Solar Radiation Management (SRM) involves large-scale methods that seek to reduce the amount of absorbed solar energy in the climate system. SRM is untested and is not included in any of the mitigation scenarios. If it were deployed, SRM would entail numerous uncertainties, side effects, risks and shortcomings and has particular governance and ethical implications. SRM would not reduce ocean acidification. If it were terminated, there is high confidence that surface temperatures would rise very rapidly impacting ecosystems susceptible to rapid rates of change.

These two paragraphs struck me as odd. Only 12 of 146 words speak of solar geoengineering’s efficacy, and even this clause is qualified with “although” and “theoretically.” Most of the remaining words address solar geoengineering’s risks and limitations. Furthermore, these reports give no reason for excluding solar geoengineering from their scenarios. Yet evidence from modeling consistently indicates that a judicious use of solar geoengineering could greatly reduce climate change. This was especially clear by the time of SR1.5, which, in a box toward its end (pp. 349-350), concludes “with high agreement that [stratospheric aerosol injection] could limit warming to below 1.5°C,” a goal that is out of reach through emissions reduction alone. (At the time, I called this “burying the lede.”)

Wondering what the IPCC authors meant by “institutional and social constraints to deployment related to governance” and “particular governance and ethical implications,” I dived into the reports’ characterization of solar geoengineering’s regulatory, political, social, and ethical challenges. (These are largely considered only in the recent two reports, cited above.) I grouped the report’s claims into seven categories:

  1. that solar geoengineering could lessen mitigation;
  2. that its termination would cause severe climatic impacts;
  3. that researching solar geoengineering would create a “slippery slope” to its inevitable and unwanted use;
  4. that decisions to use it could be contrary to democratic norms;
  5. that the public may not accept solar geoengineering;
  6. that it could be unethical; and
  7. that decisions to use solar geoengineering could be unilateral.

I was surprised to find that most of these are supported poorly or not at all. For six of these seven challenges, the reports’ claims are variously speculative, fail to consider both advantages and disadvantages, implicitly make unreasonable negative assumptions, are contrary to existing evidence (several times clearly misrepresenting the cited academic publications!), and/or are meaninglessly vague. Only the last set of claims — potential unilateral action — is stated coherently and consistently with evidence and scholarship. Here is one example, that of the “slippery slope,” excerpted from my new publication “Is Solar Geoengineering Ungovernable? A Critical Assessment of Governance Challenges Identified by the IPCC“:

As stated in AR5 [the Fifth Assessment Report], “research might make deployment inevitable.” SR1.5 is vaguer, passively saying that “The argument that SRM research increases the likelihood of deployment (the ‘slippery slope’ argument), is also made.”
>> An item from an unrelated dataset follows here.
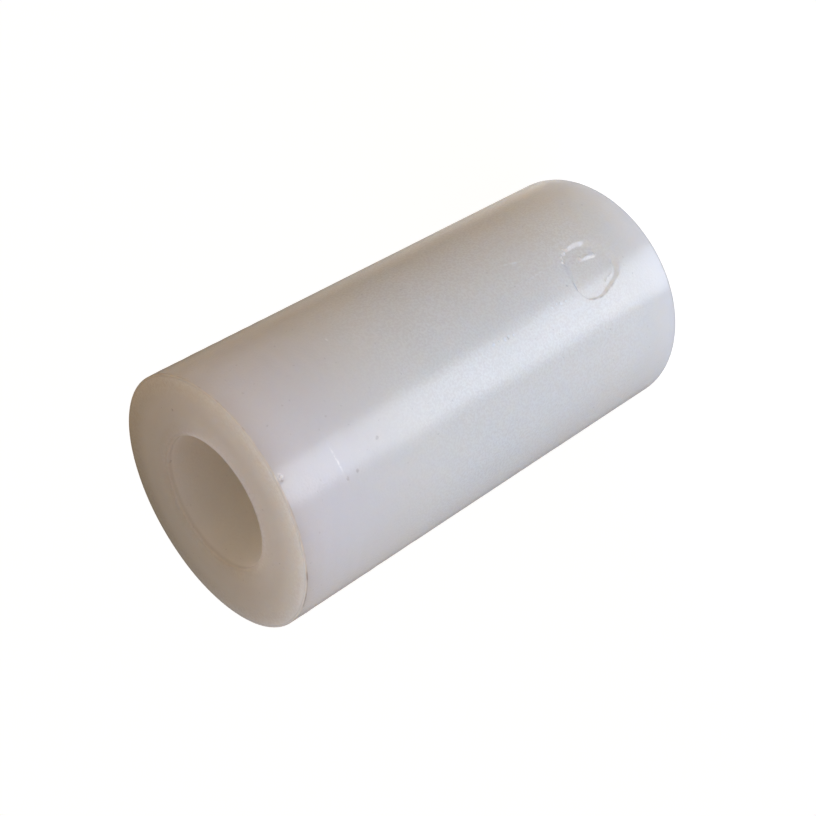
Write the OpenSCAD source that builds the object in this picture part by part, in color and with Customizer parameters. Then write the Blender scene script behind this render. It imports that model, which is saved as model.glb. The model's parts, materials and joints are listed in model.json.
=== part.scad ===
// Spacer tube, injection moulded in natural polyamide.
//
// A plain round sleeve with two flat end faces and a clearance bore for an M4
// screw. It goes over the screw and holds two parts a set distance apart.
//
// Moulding leaves two marks on it. It was fed through a gate in its side, near the
// foot. The gate stands in a shallow sunk pad, so the stub that is left where it
// was torn off stays below the outer surface. The mould parts at the top end, so
// the top edge is almost sharp and the foot edge is a little rounder.
//
// Millimetres, +Z up. The tube stands on its foot face. Its axis lies on Z, and
// the middle of the foot face is at the origin.

/* [Tube] */
// Outer diameter of the tube
outer_d = 8; // [6:0.5:12]
// Diameter of the bore that clears the screw
bore_d = 4.2; // [2.2:0.1:4.6]
// Length from the foot face to the top face
tube_length = 16; // [6:1:40]

/* [Edges] */
// Radius on the outer edge of the foot end
foot_edge_r = 0.2; // [0.05:0.05:0.3]
// Radius on the outer edge of the top end, where the mould parts
top_edge_r = 0.03; // [0.02:0.01:0.2]
// Radius on the two edges of the bore
bore_edge_r = 0.08; // [0.04:0.02:0.24]

/* [Gate mark] */
// Angle of the gate about the tube's axis, counted from +X towards +Y
gate_angle = -90; // [-180:5:180]
// Height of the middle of the sunk pad above the foot face
gate_height = 2.8; // [2:0.1:4]
// Diameter of the sunk pad at the outer surface
pad_d = 2.2; // [1.2:0.1:2.6]
// Depth of the pad's floor below the outer surface
pad_depth = 0.1; // [0.06:0.01:0.2]
// Slope of the pad's wall, counted from square to the surface
pad_wall_slope = 45; // [5:5:45]
// Diameter of the stub that is left where the gate was torn off
stub_d = 0.5; // [0.3:0.05:0.7]
// How far the top of the stub stays below the outer surface
stub_sunk = 0.03; // [0.01:0.01:0.05]
// How far the stub sits from the middle of the pad, going round the tube
stub_offset = 0.25; // [-0.3:0.05:0.3]

/* [Hidden] */

outer_r = outer_d / 2;
bore_r = bore_d / 2;
pad_r = pad_d / 2;
floor_r = outer_r - pad_depth;      // the pad's floor is round about the tube's axis
stub_top_r = outer_r - stub_sunk;   // and so is the top of the stub
// How far below the outer surface the floor lies at the two sides of the pad,
// where the tube curves away
pad_reach = outer_r - sqrt(floor_r * floor_r - pad_r * pad_r);
pad_flare = tan(pad_wall_slope);    // widening of the pad for each millimetre outwards
stub_root = 0.2;                    // how deep the stub is let into the wall
past = 1;                           // how far a cutter runs past what it cuts
natural = [0.87, 0.85, 0.81];       // undyed polyamide, a warm translucent white
$fn = 128;

// What rounding takes from a square corner. The corner's point is at the origin
// and its body lies towards +X and +Y.
module corner_waste(r) {
    difference() {
        translate([-past, -past])
            square(past + r);
        translate([r, r])
            circle(r);
    }
}

// Half of the tube's lengthwise section, from the bore to the outer surface.
module wall_section() {
    difference() {
        translate([bore_r, 0])
            square([outer_r - bore_r, tube_length]);
        translate([outer_r, 0])
            mirror([1, 0])
                corner_waste(foot_edge_r);
        translate([outer_r, tube_length])
            mirror([1, 0])
                mirror([0, 1])
                    corner_waste(top_edge_r);
        translate([bore_r, 0])
            corner_waste(bore_edge_r);
        translate([bore_r, tube_length])
            mirror([0, 1])
                corner_waste(bore_edge_r);
    }
}

// Lays a shape drawn along +Z on the line that runs from the tube's axis out
// through the middle of the gate pad. The shape's +Y then goes round the tube.
module along_gate() {
    translate([0, 0, gate_height])
        rotate([0, 0, gate_angle])
            rotate([0, 90, 0])
                children();
}

// A plug about the tube's axis, as tall as the pad and more.
module core(r) {
    translate([0, 0, gate_height - pad_d])
        cylinder(h = 2 * pad_d, r = r);
}

// What the sunk pad takes away: a tapered button pressed in from outside, as far
// as the floor.
module pad_waste() {
    difference() {
        along_gate()
            translate([0, 0, outer_r - pad_reach])
                cylinder(
                    h = pad_reach + past,
                    r1 = pad_r - pad_reach * pad_flare,
                    r2 = pad_r + past * pad_flare
                );
        core(floor_r);
    }
}

// The stub in the pad, with its top round about the tube's axis.
module gate_stub() {
    intersection() {
        along_gate()
            translate([0, stub_offset, floor_r - stub_root])
                cylinder(h = stub_root + pad_depth + past, d = stub_d);
        core(stub_top_r);
    }
}

module spacer_tube() {
    color(natural)
        union() {
            difference() {
                rotate_extrude()
                    wall_section();
                pad_waste();
            }
            gate_stub();
        }
}

spacer_tube();
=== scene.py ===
# %% [markdown]
# # A moulded spacer tube
# This lesson dresses one small part: a plain round spacer, 16 mm long, moulded in undyed
# nylon. A part this plain lives by its finish. The material lets light in and glows warm
# where it is thin, the surface mirrors a window as one soft stripe, and the mould leaves
# a sunk gate mark, a parting line and a few scuffs. Each of these gets a step.
#
# The exact solid comes first, as a frame that nothing here may move. It gives the sizes.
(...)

AR5’s claim of inevitability is illogical and contrary to evidence. Research of new technologies is usually unsuccessful, but the failures are not widely known due to survivorship bias… Other successfully developed technologies, such as supersonic commercial passenger transport, have been developed and later rejected through social and political means.

What’s more, the two scholarly sources that AR5 cites do not support the above-quoted claim that “research might make deployment inevitable.” Each asserts that research programs make development and use more probable (Bunzl, 2009, p. 2; Jamieson, 1996, p. 333). Only one (Jamieson) says that this could be a problem, and even that calls for geoengineering research with safeguards.
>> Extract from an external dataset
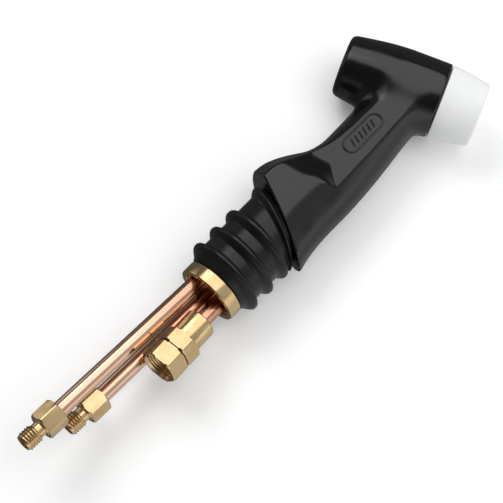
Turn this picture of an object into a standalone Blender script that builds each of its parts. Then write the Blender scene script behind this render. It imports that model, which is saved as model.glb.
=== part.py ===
"""Water-cooled TIG torch body: moulded handle and head, ribbed tail, three copper tubes and their fittings.

Metres, +Z up. The torch lies on its side: handle along X with the head at +X, the cup end towards -Y.
Lengths below are in millimetres and are turned into metres by MM.
"""
import math

import bmesh
import bpy
from mathutils import Matrix, Vector

MM = 0.001
GAP = 0.3                       # clearance between pieces that touch on the real torch

# Frame: the handle axis is parallel to X, at this place above the bench
AXIS_X = -27.49                 # world x of the rear face of the tail ring
AXIS_Y = 0.15
AXIS_Z = 16.9                   # the ribs just touch the bench

# Head barrel, along its own axis through HEAD_X on the handle axis
HEAD_X = 122.2
HEAD_DROP = 1.2                 # lets the barrel touch the bench together with the ribs
HEAD_ANGLE = math.radians(68.5)
HEAD_REAR = -29.9
HEAD_FRONT = 12.5
HEAD_R = 15.7
HEAD_REAR_FACE_R = 10.8
HEAD_CORNER_R = 13.1            # radius where the rear corner meets the barrel's side
HEAD_CORNER = 2.6
HEAD_BORE_R = 11.0
HEAD_REAR_HOLE_R = 6.4
HEAD_STEP = -24.0               # inner shoulder of the bore

# Shoulder and neck of the moulding
SLANT = 0.424                   # slope of the shoulder's rear edge
SHOULDER_X = 40.4
SOCKET_R = 12.9
SOCKET_END = 56.0
NECK_BORE_R = 9.2
NECK_BORE_Y = -0.8
NECK_BORE_END = 118.0

# Boot
BOOT_REAR = 5.7
BOOT_BORE_R = 10.8
ROOT_R = 14.5
RIB_R = 16.9
RIB_BEAD = 1.6
RIBS = ((10.9, 0.035), (19.9, 0.045), (28.7, 0.06))
SLANTED_RIB = (37.9, SLANT)
SLANTED_RIB_R = 16.3
SLANTED_RIB_BEAD = 1.3
SPIGOT_R = SOCKET_R - GAP
SPIGOT_END = 54.0

# Tail ring and tube plate
RING_R = 12.9
RING_BORE_R = 10.6
RING_LENGTH = 5.4
PLATE_REAR = 2.2
PLATE_FRONT = 4.7
PLATE_R = RING_BORE_R - GAP

# Tubes: outside radius, wall and (x, y, z) of their bends from the front end back
TUBE_R = 3.25
TUBE_WALL = 0.8
TUBE_FRONT = 102.0
GAS_REAR = (-75.8, 7.1, 10.4)
WATER_REAR = (-59.2, 2.0, -1.7)
POWER_REAR = (-15.9, -6.39, 2.9)
GAS_PLATE = (0.0, 5.8, 2.8)
WATER_PLATE = (0.0, 1.1, -5.3)
POWER_PLATE = (0.0, -5.63, 0.83)
GAS_NECK = (3.9, 2.6)
WATER_NECK = (-0.6, -4.8)
POWER_NECK = (-5.4, 2.2)
NECK_BEND = 62.0

# Male fittings on the gas and water tubes
HEX_AF = 10.3
HEX_LENGTH = 8.8
STEM_R = 3.1
STEM_LENGTH = 3.0
THREAD_R = 3.9
THREAD_LENGTH = 6.0
THREAD_BORE_R = 2.2
TUBE_SOCKET = 3.6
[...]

The claim of SR1.5 that research increases the chance of the use of SRM is obviously true but trivial, because the latter requires the former. And as in AR5, the one article that SR1.5 cites does not make a slippery slope argument. Instead, it reports an increase in implementation’s likelihood due to the abstract economic model’s initial assumptions (Quaas et al., 2017). SR1.5’s claim is unsupported.

The full text of my article is available as Open Access in Wiley Interdisciplinary Reviews: Climate Change.

To be clear: I am unenthusiastic about criticizing the IPCC, which provides necessary functions of assessment and synthesis. Furthermore, picking apart its reports’ statements and seeking (lack of) support for them has been the domain of climate change deniers and skeptics, and I do not wish to indirectly give such groups any additional credibility. However, the IPCC’s objective is to “provide a balanced and complete assessment of current information” described in “calibrated uncertainty language that expresses the diversity of the scientifically and technically valid evidence, based mainly on the strength of the evidence and the level of agreement in the scientific, technical, and socio-economic literature” [PDF]. These two recent reports do not meet this standard with regard to solar geoengineering’s governance challenges.

What’s going on? I can think of three possible reasons for this disconnect between the reports and existing scholarship:

  • First, SRM scholarship seems to have evolved. Early publications emphasized solar geoengineering’s limitations, risks, and challenges, while more recent ones — some of which were published after these recent reports — offer relatively more nuanced considerations.
  • Second, among the reports’ authors are few, if any, solar geoengineering researchers. Climate researchers who do not investigate solar geoengineering may be skeptical of or even hostile to it. They may, consciously or not, prefer that solar geoengineering remains as low as possible on the climate change agenda in order to keep emissions cuts at the top.
  • Third, the IPCC reports have, over the decades, increasingly considered social, political, governance, and ethical issues. Its method of assessment may be poorly suited for the social sciences and humanities, which rely to a greater degree on qualitative evidence, inductive reasoning, subjective values, and argumentation.

Given how solar geoengineering appears increasingly necessary to keep global warming within 1.5 or 2°C and how it cuts across disciplines and expertise, a Special Report on the topic may be warranted.